TASK DIRECTIONS -
Please print the full listing exactly.

- - - - -

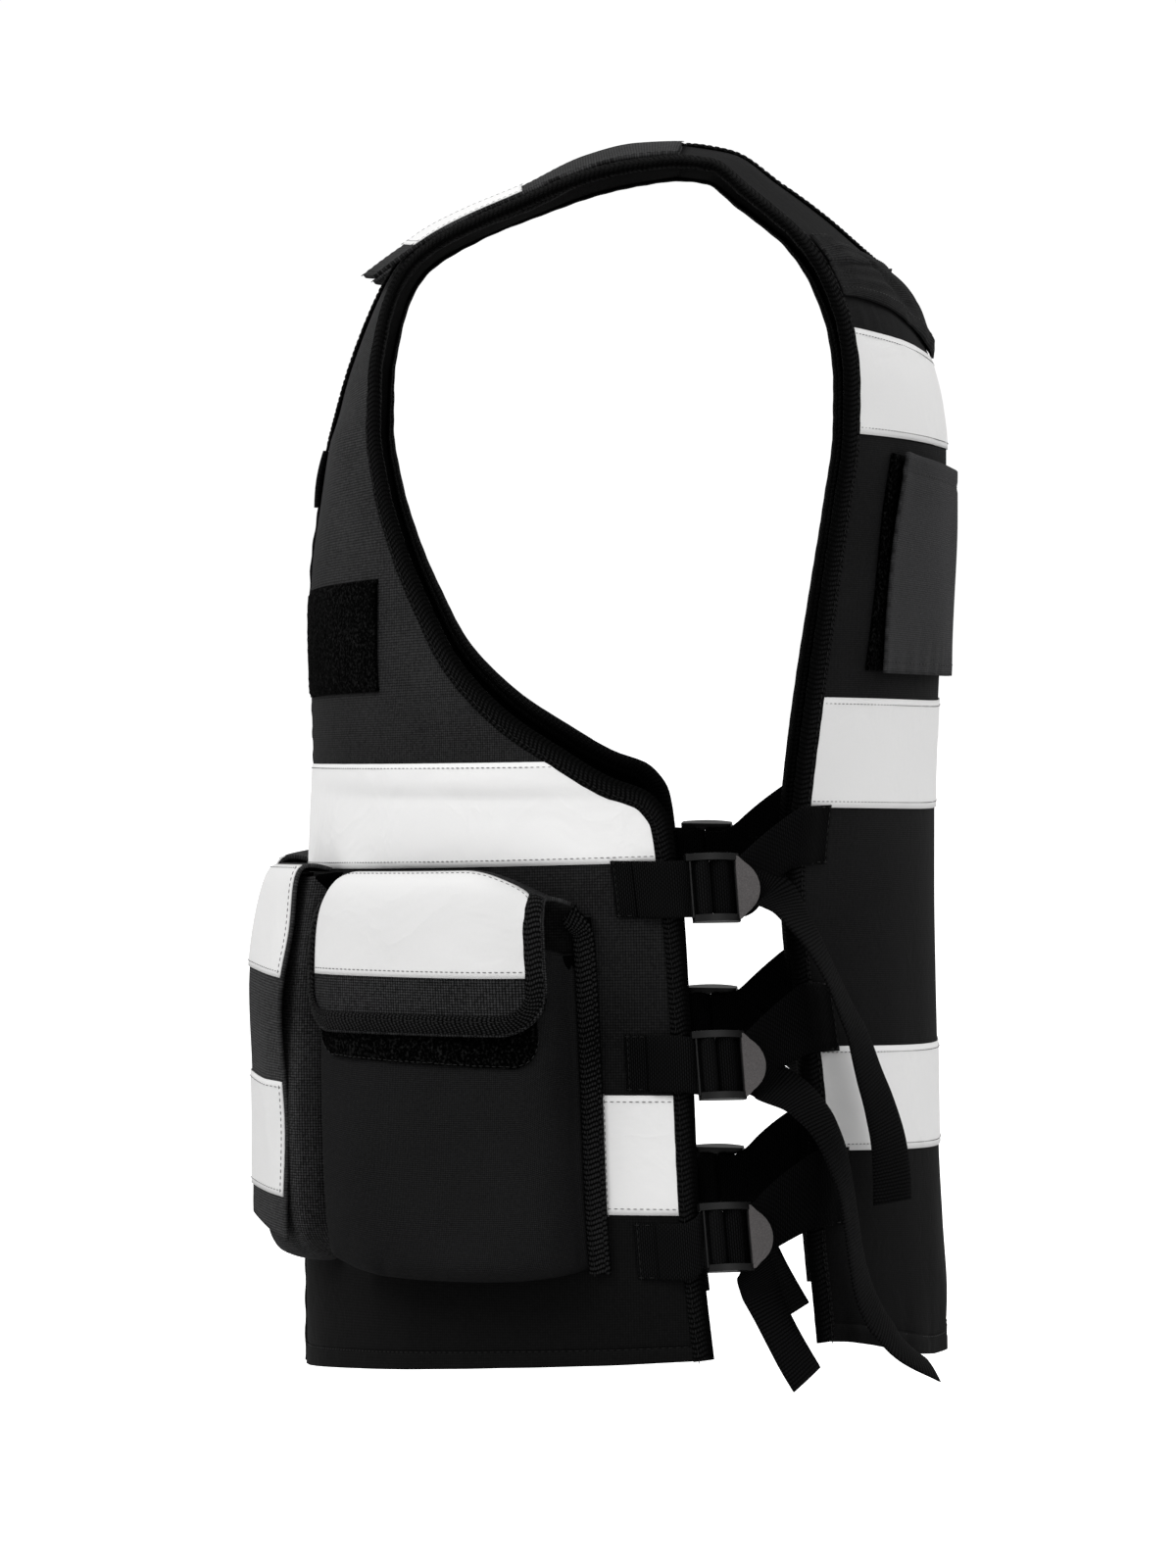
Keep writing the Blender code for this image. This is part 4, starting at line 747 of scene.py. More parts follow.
def foldedTape(edge, inward, out, thick=1.0):  # thick: the cloth inside it, as a share of the panels'
    run = runLengths(edge)
    shape = np.array(foldProfile)
    middle = edgeTape["middle"]
    drop = np.where(shape[:, 1] < middle, (thick - 1) * panels["thickness"], 0)
    girth = runLengths(shape)
    wave = np.sin(run * 2 * math.pi / edgeTape["puckerPitch"] + 2 * np.sin(run * 37))
    ripple = edgeTape["pucker"] * (wave + softNoise(edge, 0.006, 5))
    heights = shape[None, :, 1] - drop[None, :]
    heights = heights + np.where(heights > middle, 1, -1) * ripple[:, None]
    points = (edge[:, None] + inward[:, None] * shape[None, :, 0, None] + out[:, None] * heights[..., None])
    uv = np.stack(np.broadcast_arrays(girth[None, :], run[:, None]), axis=2)
    return points, uv


def vestEdge(side, first, last):
    count = int((last - first) / edgeTape["step"])
    alongs = np.linspace(first, last, count + 1)
    edge = form.edge(side, alongs)
    inward = unit(form.inset(side, alongs, 1.0) - edge)
    out = form.surface(alongs, [0.0] if side == "inner" else [1.0])[1][:, 0]
    out = unit(smoothed(out, 5))
    inward = smoothed(inward, 3)
    inward = unit(inward - out * (inward * out).sum(1, keepdims=True))
    return edge, inward, out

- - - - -

RESULT OF THIS TASK -
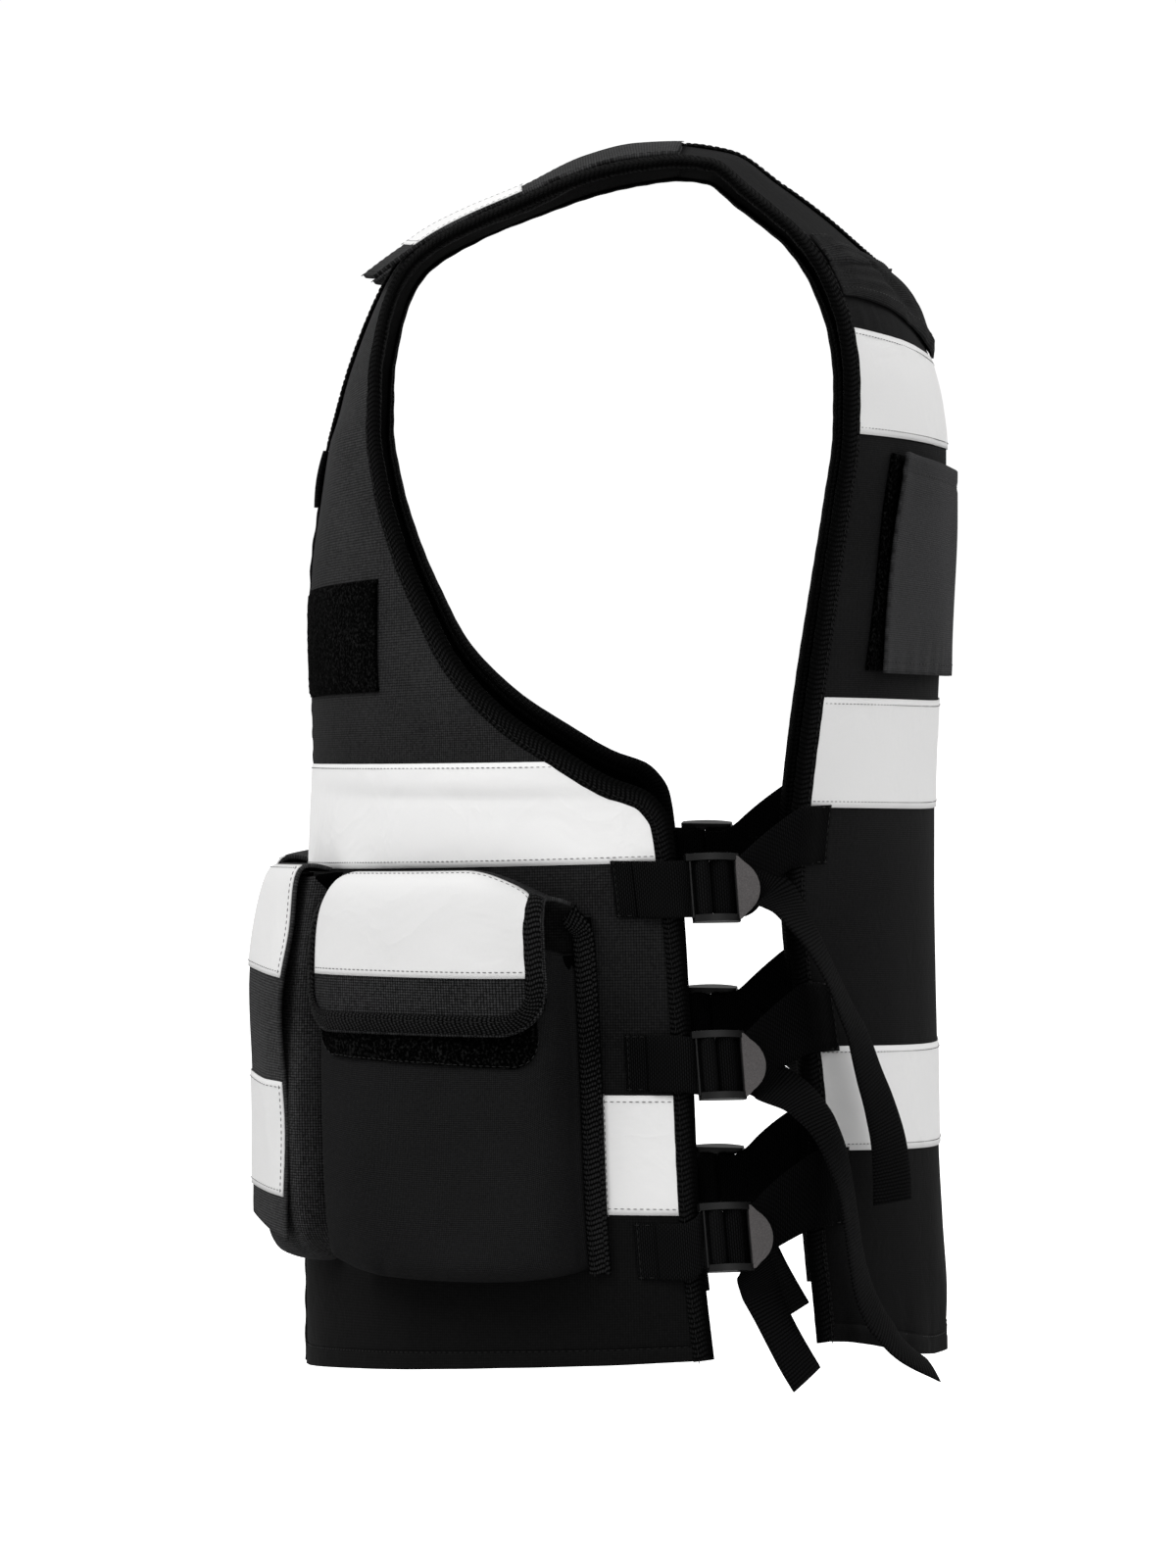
Keep writing the Blender code for this image. This is part 4, starting at line 747 of scene.py. More parts follow.
def foldedTape(edge, inward, out, thick=1.0):  # thick: the cloth inside it, as a share of the panels'
    run = runLengths(edge)
    shape = np.array(foldProfile)
    middle = edgeTape["middle"]
    drop = np.where(shape[:, 1] < middle, (thick - 1) * panels["thickness"], 0)
    girth = runLengths(shape)
    wave = np.sin(run * 2 * math.pi / edgeTape["puckerPitch"] + 2 * np.sin(run * 37))
    ripple = edgeTape["pucker"] * (wave + softNoise(edge, 0.006, 5))
    heights = shape[None, :, 1] - drop[None, :]
    heights = heights + np.where(heights > middle, 1, -1) * ripple[:, None]
    points = (edge[:, None] + inward[:, None] * shape[None, :, 0, None] + out[:, None] * heights[..., None])
    uv = np.stack(np.broadcast_arrays(girth[None, :], run[:, None]), axis=2)
    return points, uv


def vestEdge(side, first, last):
    count = int((last - first) / edgeTape["step"])
    alongs = np.linspace(first, last, count + 1)
    edge = form.edge(side, alongs)
    inward = unit(form.inset(side, alongs, 1.0) - edge)
    out = form.surface(alongs, [0.0] if side == "inner" else [1.0])[1][:, 0]
    out = unit(smoothed(out, 5))
    inward = smoothed(inward, 3)
    inward = unit(inward - out * (inward * out).sum(1, keepdims=True))
    return edge, inward, out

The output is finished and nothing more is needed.